Since 2019, the court has heard 140 hours of wide-ranging testimony about both the C.I.A. program and the defendants’ years of solitary confinement at Guantánamo Bay as it explores whether the 2007 statements were voluntary.

The efforts by defense lawyers have surfaced new details from the black sites that in turn have helped the lawyers spin up motions to dismiss the case or take the death penalty off the table. Among their arguments: The detainees were not informed of their Miranda rights, the government’s conduct was outrageous and the prisoners were subjected to unlawful punishment even before their trial.

The same issue arose in Guantánamo’s other capital case, against a detainee who is accused of conspiring in the 2000 bombing of the U.S.S. Cole. Last year, a judge suppressed that defendant’s 2007 statements to the F.B.I., writing that his will to resist incriminating himself had been “intentionally and literally beaten out of him” in C.I.A. custody. Prosecutors are appealing.

In the Sept. 11 case, Mr. Pellegrino and Ms. Waltz have both testified that they saw voluntary law enforcement interviews that were separate and apart from the C.I.A. era, a time that Mr. Pellegrino described as a “flaming bag of crap that we got stuck with.”

But last week, Dr. Charles A. Morgan III, a former psychiatrist at the C.I.A., testified that its abuse had embedded such fear in Mr. Baluchi’s psyche that he could not distinguish between the F.B.I.’s interrogations and earlier ones by the C.I.A. The C.I.A. program, he said, rendered “people malleable in order to have them act in ways that were not in their own interests.”
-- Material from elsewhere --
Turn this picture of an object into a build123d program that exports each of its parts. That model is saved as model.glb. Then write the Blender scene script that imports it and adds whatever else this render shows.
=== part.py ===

The current judge, Col. Matthew N. McCall, has said that he hoped to resolve the admissibility question before he retires at the end of the year. Last week, he said, he would consider extending his time on the bench into 2025.

In an interview, Mr. Holder said that had his plan to try the men in the United States happened, the case would be long over.

“The politicians and hacks who second-guessed my decision to bring cases in the effective federal courts should be ashamed,” he said. “Had it not been for their political machinations, Khalid Shaikh Mohammed would just be a bad memory now.”